В смысле - "заодно». Элизий, то есть стяжение нескольких идущих подряд гласных, действительно - обычное дело в поэзии французской и итальянской, но непривычно (и остаётся непривычно) для поэзии русской. Потому что здесь получается "за дно", а не "заодно".
Но почему же для Пушкина «эта беда - не беда»? Не только потому, что «языку нашему надобно воли дать более» (что бы он сказал по поводу нынешних воркаутов и коворкингов?), но и потому, что погрешности языка не заслоняют для Пушкина главного в трагедии Погодина. Чего же?
Любопытно, что погодки Пушкин и Погодин (Погодин - на год младше), что называется, обменялись совершенно одинаковыми комплиментами. Еще в 1823 году Погодин в целом горячо приветствовал в критической статье выход «Кавказского пленника», попеняв, тем не менее, автору ровно на то же, - на ошибки в языке!
«Есть еще некоторые неправильности, вольности и пр., но они ничего не значат», - писал он.
И вот теперь Пушкин как бы «возвращает подачу».
Но это, разумеется, никак нельзя свести к личным счетам. Отправив Погодину доброжелательное (чтобы не сказать - восторженное) частное письмо, Александр действительно кинулся выполнять обещание и начал писать обширную критическую статью о его трагедии - восполняя острейшую нехватку серьезных театроведческих работ на русском языке. В которой, ухватив быка за рога, сразу же обозначил главный тезис:
Что развивается в трагедии? какая цель ее? Человек и народ — Судьба человеческая, судьба народная. Вот почему Расин велик, несмотря на узкую форму своей трагедии. Вот почему Шекспир велик, несмотря на неравенство, небрежность, уродливость отделки.

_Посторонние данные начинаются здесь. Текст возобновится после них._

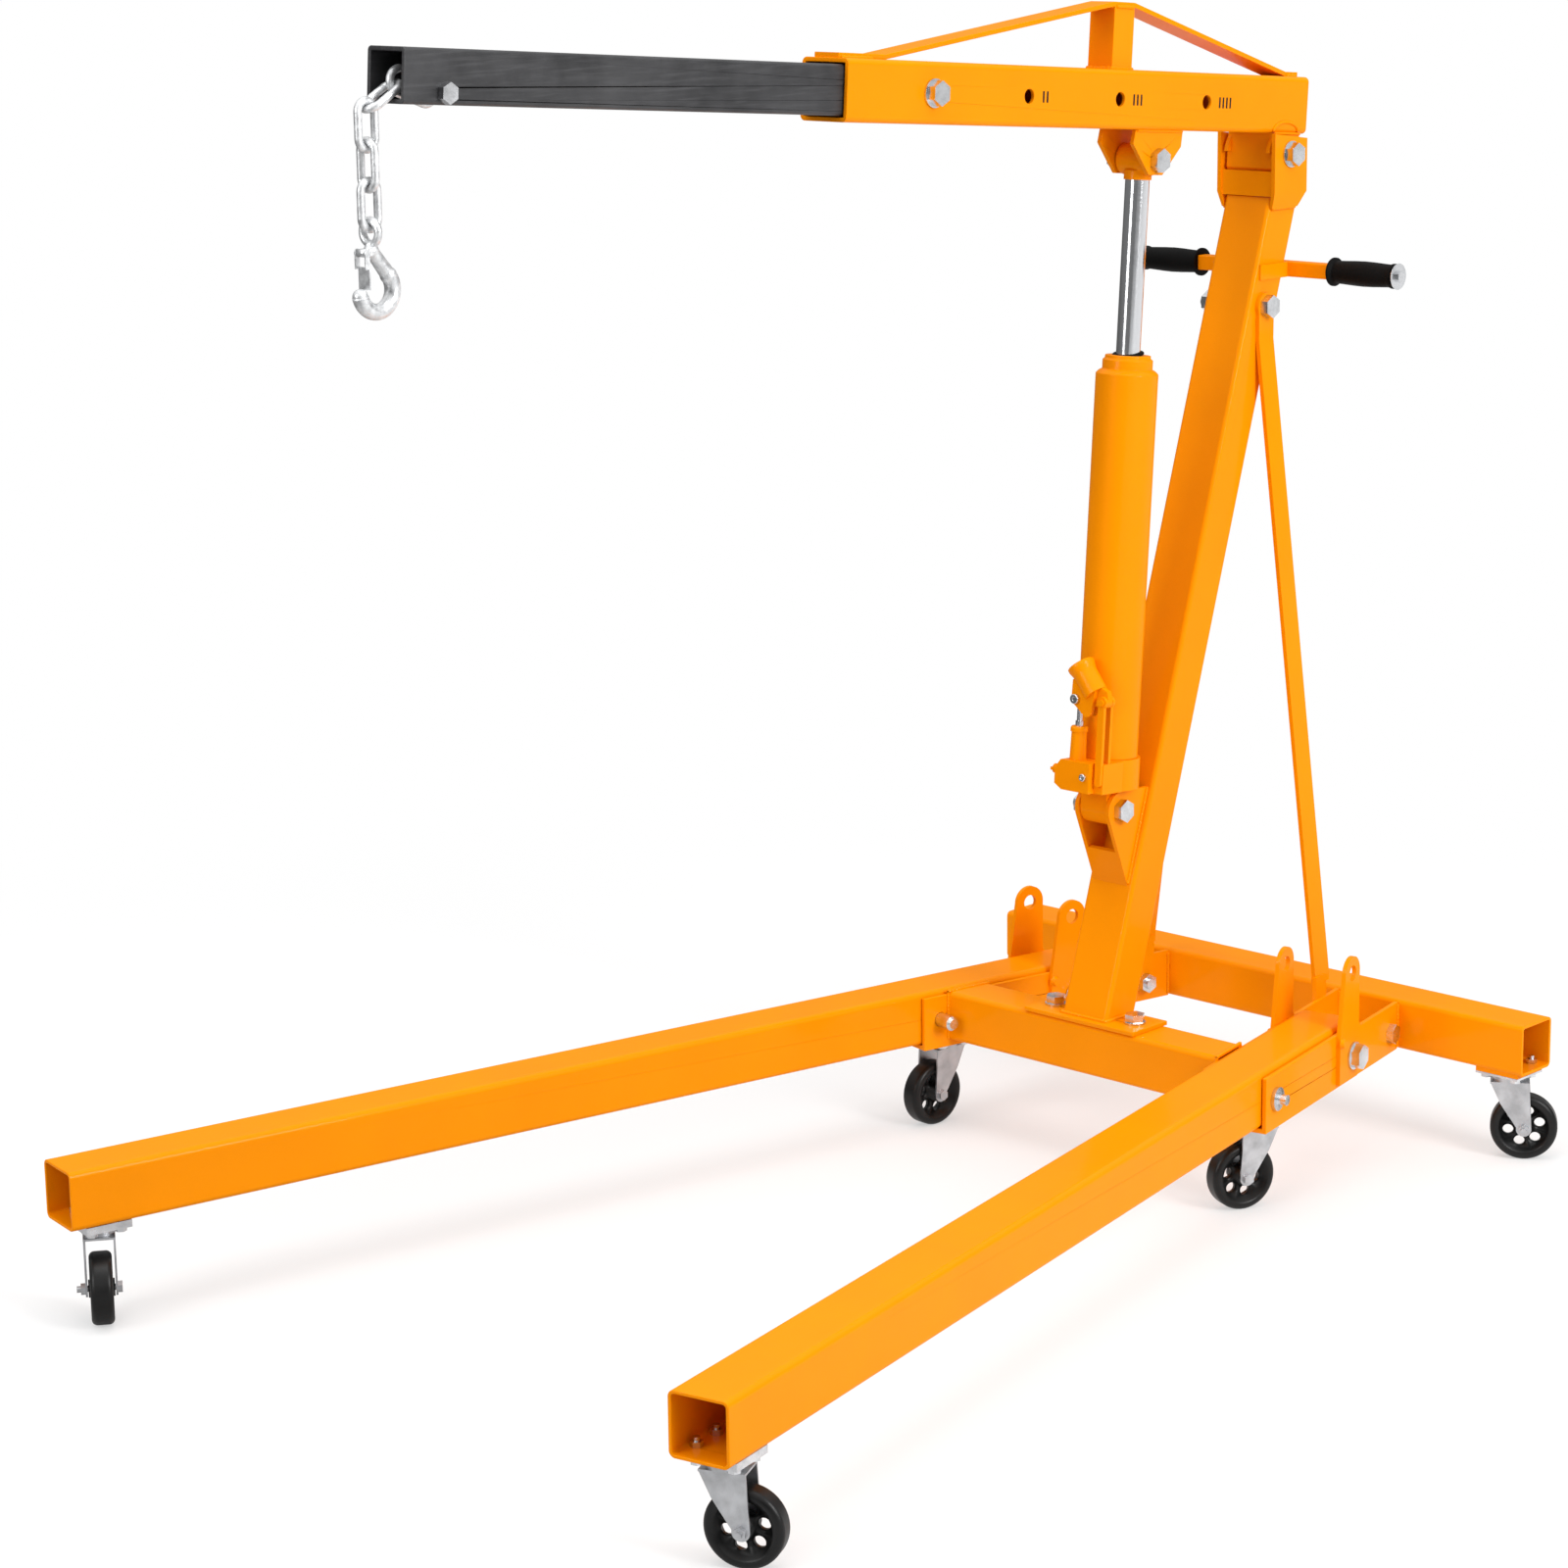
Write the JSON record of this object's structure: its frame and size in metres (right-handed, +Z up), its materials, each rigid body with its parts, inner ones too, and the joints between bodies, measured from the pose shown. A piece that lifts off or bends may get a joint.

И несмотря на огрехи и ошибки грамматические, мог бы он добавить. Вот почему «шекспировские достоинства»: содержание трагедии - не частная любовная история, а столкновение двух правд: правды независимой купеческой новгородской республики, несостоявшейся «русской Венеции», и правда царя Ивана - создателя сильного централизованного государства - того самого, в котором мы сейчас живем.

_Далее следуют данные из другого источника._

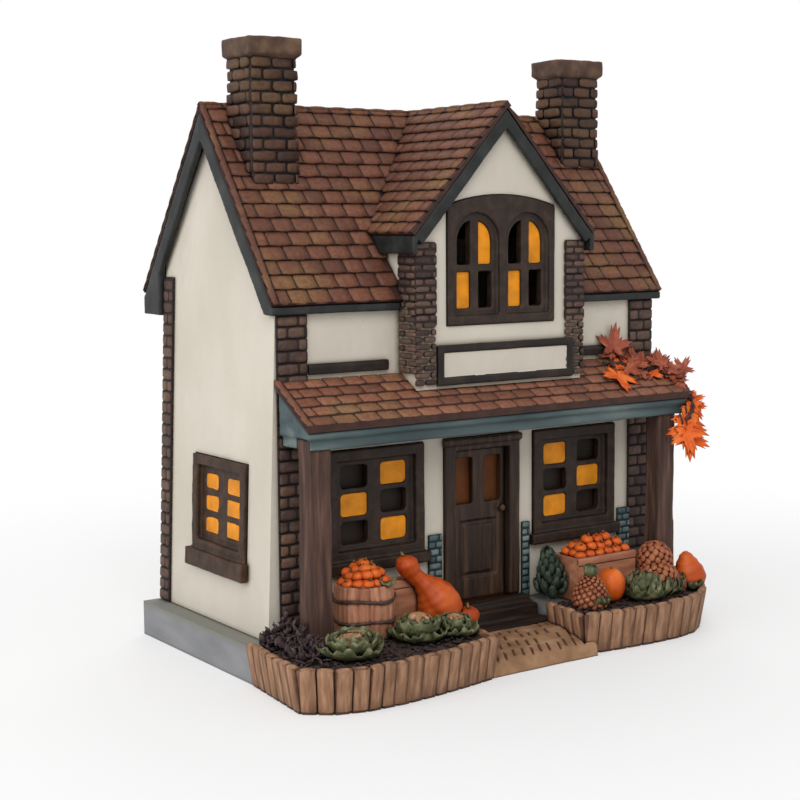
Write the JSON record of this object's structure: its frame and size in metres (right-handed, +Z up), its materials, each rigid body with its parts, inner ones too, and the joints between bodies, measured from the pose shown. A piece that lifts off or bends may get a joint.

Удивительно, что этого не понял тонкий и чуткий писатель Викентий Вересаев. Впрочем, не так уж удивительно, если вспомнить, что сам он оказался никудышным драматургом. Их «коллаборация» с Булгаковым в пьесе «Александр Пушкин», так хорошо начинавшаяся (известный пушкинист Вересаев обязался предоставить материалы, знаменитый драматург Булгаков - сплести интригу), окончилась полным фиаско. Булгаков, теряя терпение, писал (из Москвы в Москву! При наличии телефона!) своему старшему соавтору, никак не «догоняющему» его новаторскую драматургию:
По всем узлам пьесы, которые я с таким трудом завязал, именно по всем тем местам, в которых я избегал лобовых атак, Вы прошли и с величайшей точностью все эти узлы развязали, после чего с героев свалились их одежды, и всюду, где утончалась пьеса, поставили жирные точки над «и».

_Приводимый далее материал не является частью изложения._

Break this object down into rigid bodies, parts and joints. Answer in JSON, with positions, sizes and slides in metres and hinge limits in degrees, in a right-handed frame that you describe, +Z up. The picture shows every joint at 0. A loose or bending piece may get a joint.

Так часто бывает: тонкий критик и литературовед оказывается никудышным оригинальным автором. Справедливости ради надо сказать, что крупному оригинальному автору обычно некогда писать критические разборы чужих сочинений. Вот и Пушкин тоже так и не дописал обещанную «подробную надстрочную критику» «Марфы Посадницы». Он спешил в Москву, к «звону Ивана Великого», и там его закрутила оставленная на три месяца литературная, политическая и не в последнюю очередь личная жизнь. Ждать свадьбы оставалось недолго.